От «Баядерки» с Улановой осталась только пара фотографий, но и их достаточно, чтобы понять особенность ее трактовки роли. Одна запечатлела балерину в сцене укуса змеи. «Вот смерть, схватившая за горло», — восхитился Николай Цискаридзе.
Конечно, роль, задуманная вопреки традиции, но не продуманная во всех деталях, выглядела неубедительно. Но что если улановская Никия была из категории «преждевременных ролей», и вернись балерина к ней, результат мог бы ошеломить неординарностью? Ответ на этот вопрос дала сама Галина Сергеевна:
«Вообще ошибок, наверное, у меня было много. Бывали неудачные спектакли. Постепенно я от них отходила. С возрастом чувство отбора стало строже, неудачным был мой дебют в «Баядерке» 12 мая 1941 года, в Ленинграде. В Москве, в Большом театре «Баядерка» после войны не шла. Да и вообще партия Никии была уже на обочине моих поисков. Меня волновали более глубокие темы».
Уланова говорила, что как раз в то время Вахтанг Чабукиани приготовил с ней первый акт «Дон Кихота»: «Война помешала нам станцевать этот чудесный спектакль. А в Москве работа моя над Китри сделалась неинтересной. Так что эта роль совсем отошла от меня».

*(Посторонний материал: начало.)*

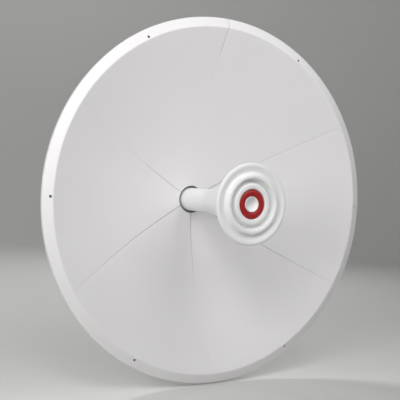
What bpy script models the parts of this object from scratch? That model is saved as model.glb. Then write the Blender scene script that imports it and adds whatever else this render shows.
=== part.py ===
"""Microwave dish antenna, 0.9 m: six pressed petals on a hub, a feed on the axis and a pole mount.

Metres, +Z up. The dish looks along -Y. The origin is on the flat rear face of the pole bracket,
the face that the pole is clamped against, at the height of the dish's axis.

Everything in front of the back plate is modelled in the dish's own frame, which the empty
dish_axis carries: its local +Z is the boresight, its local +Y is up, and its local origin is the
vertex of the paraboloid. The mount behind is modelled in world axes.
"""

import math

import bmesh
import bpy
from mathutils import Matrix, Vector

# Driving dimensions of the reflector
RIM_R = 0.450            # outer edge of the lip: the dish is 0.9 m across
CREASE_R = 0.4262        # where the paraboloid ends and the lip begins
LIP_DROP = 0.0066        # the lip falls back by this much from crease to outer edge
HEM_DEPTH = 0.008        # folded edge behind the lip
FOCAL = 0.293            # focal length of the paraboloid
OPENING_R = 0.036        # hole at the centre that the feed tube passes through
SHEET = 0.002            # sheet thickness of a petal
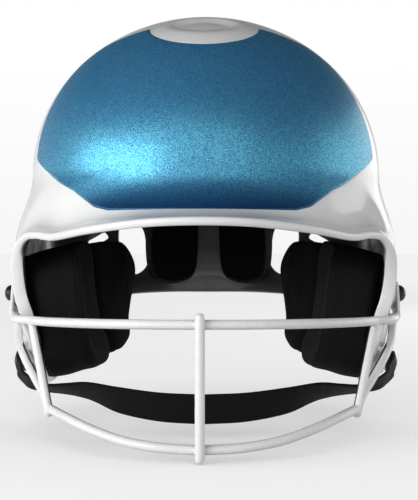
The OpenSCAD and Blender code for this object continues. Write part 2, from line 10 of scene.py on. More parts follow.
import bmesh
import bpy
import numpy as np
from bpy.props import FloatProperty, FloatVectorProperty, PointerProperty
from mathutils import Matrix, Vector


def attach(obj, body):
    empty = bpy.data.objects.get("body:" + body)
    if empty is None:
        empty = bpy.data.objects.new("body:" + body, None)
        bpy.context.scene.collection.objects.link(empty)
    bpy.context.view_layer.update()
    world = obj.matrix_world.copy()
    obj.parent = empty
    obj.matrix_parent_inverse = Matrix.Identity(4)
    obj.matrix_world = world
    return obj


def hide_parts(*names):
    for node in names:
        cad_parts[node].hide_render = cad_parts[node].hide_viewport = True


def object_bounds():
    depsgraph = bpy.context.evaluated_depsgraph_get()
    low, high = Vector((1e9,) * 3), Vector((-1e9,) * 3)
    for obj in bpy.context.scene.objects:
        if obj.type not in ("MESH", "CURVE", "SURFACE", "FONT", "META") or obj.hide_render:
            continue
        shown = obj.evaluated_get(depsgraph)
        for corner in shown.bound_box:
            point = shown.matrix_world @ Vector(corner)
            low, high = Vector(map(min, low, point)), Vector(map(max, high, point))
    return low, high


bl_info = {
    "name": "Softball batting helmet",
    "version": (1, 0, 0),
    "blender": (4, 5, 0),
    "location": "3D View > Sidebar > Helmet",
    "description": "Dresses a batting helmet with finishes, foam pads, wire guard and chin strap",
    "category": "Object",
}

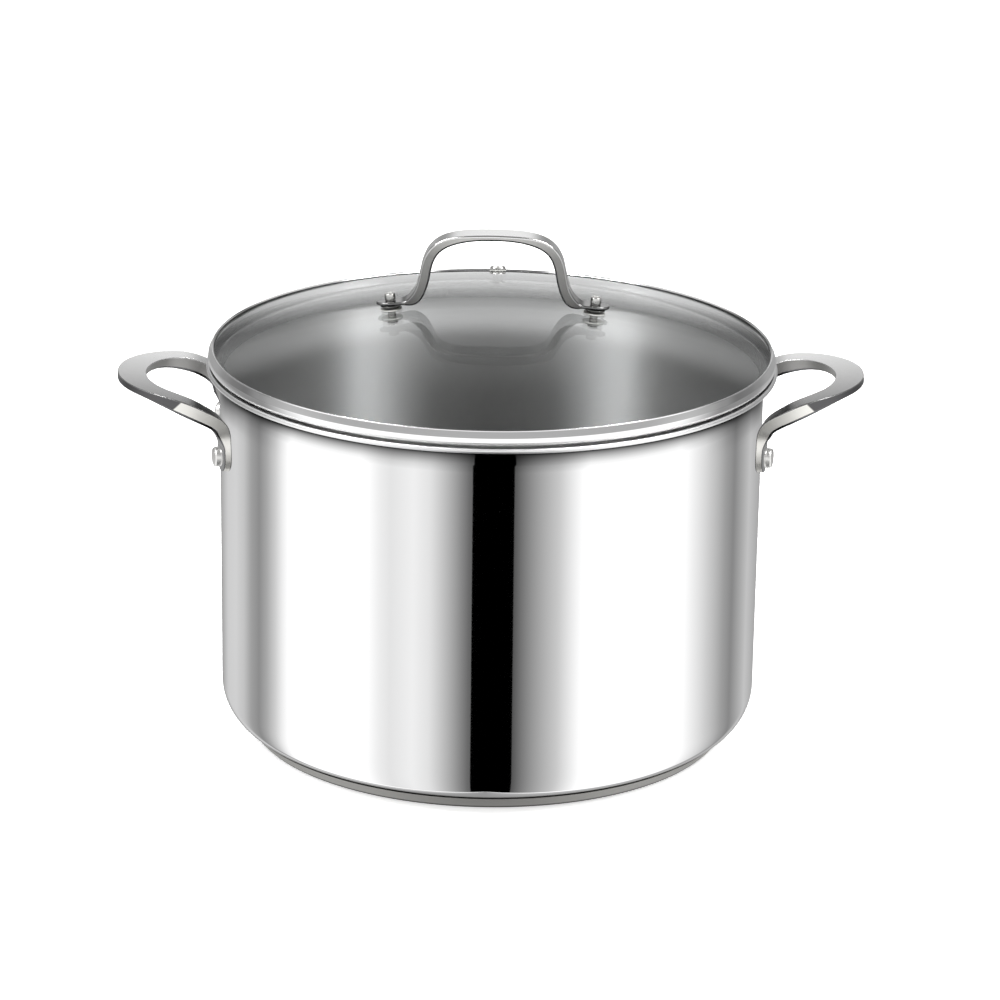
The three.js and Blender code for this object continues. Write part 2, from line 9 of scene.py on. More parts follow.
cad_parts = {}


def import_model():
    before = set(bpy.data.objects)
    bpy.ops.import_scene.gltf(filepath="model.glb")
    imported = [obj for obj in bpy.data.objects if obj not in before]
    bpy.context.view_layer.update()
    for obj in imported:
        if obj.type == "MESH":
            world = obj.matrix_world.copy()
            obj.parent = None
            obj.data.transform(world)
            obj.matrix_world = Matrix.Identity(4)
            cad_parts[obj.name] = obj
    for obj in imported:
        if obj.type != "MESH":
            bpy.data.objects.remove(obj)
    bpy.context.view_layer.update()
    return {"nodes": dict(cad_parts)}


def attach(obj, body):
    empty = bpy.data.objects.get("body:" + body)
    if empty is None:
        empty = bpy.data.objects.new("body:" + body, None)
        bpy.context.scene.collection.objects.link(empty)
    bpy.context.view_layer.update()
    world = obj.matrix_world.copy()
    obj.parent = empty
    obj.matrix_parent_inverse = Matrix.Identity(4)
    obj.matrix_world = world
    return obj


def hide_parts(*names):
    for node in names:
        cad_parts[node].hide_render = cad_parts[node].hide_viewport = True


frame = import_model()

# ---- driving dimensions, in millimetres, as in the CAD ----

MM = 0.001
GAP = 0.3
POT_STEPS = 256
PART_STEPS = 48

POT = dict(radius=160.0, foot=159.4, wall=1.0, under=6.0, corner=22.0, flare_start=213.0, flare=10.5,
           flare_turn=60.0, bead=1.5, bead_centre=(166.3, 223.4))
BASE = dict(radius=142.4, top_radius=147.5, sheet=0.8, height=7.6, lift=1.2)
HANDLE = dict(thick=4.0, swell=4.3, tab_bottom=170.8, tab_top=191.5, tab_spread=42.4, tab_width=17.6,
              arm_spread=46.4, arm_width=12.4, grip_width=16.6, edge=0.4, narrowing=(11, 30),
              swelling=(14.5, 26), thinning=(50, 84), widening=(10, 50), leaving_wall=20,
              dark_reflection_from=182.0, dark_reflection_height=213.0)
RIVET = dict(height=179.6, shank=3.0, head=5.95, head_height=4.2, inner_head=6.0, inner_height=1.3)
GLASS = dict(edge=165.4, crown=258.4, dome=540.0, thick=4.0)
RIM = dict(outer=166.9, lip=163.4, bottom=226.5, top=234.9, sheet=0.8, skirt=158.6, skirt_bottom=218.2,
           shaded=1.45, groove=223.7, groove_depth=0.7)
BAR = dict(lug_end=68.3, rivet_at=59.4, top=303.2, top_width=16.5, leg_width=13.6, lug_width=12.6,
           lug_thick=1.8, leg_thick=6.2, top_thick=3.4, edge=1.0, thickening=(6, 40), flattening=(44.5, 54))
BARREL = dict(shank=2.4, radius=3.15, height=4.2, foot=3.6)
SEAT = dict(top=6.2, bottom=4.7, height=2.2)
GASKET = dict(radius=6.4, height=0.7)
WASHER = dict(radius=6.0, height=0.6)
LID_TURN = math.radians(-3.4)
VENT = dict(at=143.0, radius=5.2, bore=2.3, sleeve=0.7, height=3.6)
RACK = dict(deck=22.0, rings=(("outer", 143.0), ("middle", 94.0), ("inner", 46.0)), ring_wire=2.5, wire=2.0,
            spoke_from=34.0, feet=4, foot_half=15.0, foot_bend=5.0, reach=116.0, droop=3.5, half=42.0,
            eye_spread=50.0, eye_bore=2.6, eye_wire=1.6, floor=7.0)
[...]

Публика же хотела видеть в Улановой исключительно «улановское», и Василий Макаров заявил категорично: «Да, пусть будет прав формально тот, кто поморщится некоторому однообразию и узости диапазона Улановой. Да, верно, но, конечно, и смешно и глупо ждать от нее блестящей Китри или Насти — сие невыполнимо. Не так уж это и плохо, что круг ее партий несколько ограничен, ибо все свои образы-партии, не забывая об их отличии, она имеет возможность пропитывать, насыщать своим основным образом, собою».
Война отменила всё, о чем мечталось и что планировалось. 23 июня состоялся спектакль, посвященный пятидесятилетию Елены Люком. Юбилярша танцевала первые акты «Дон Кихота» и «Жизели», а в вариациях гран-па из «Пахиты» были заняты все балерины, включая Уланову. Спектакль прошел празднично, но без чествования, чтобы не затягивать вечер.
В последний день июня сезон закрылся «Лебединым озером» с участием Улановой.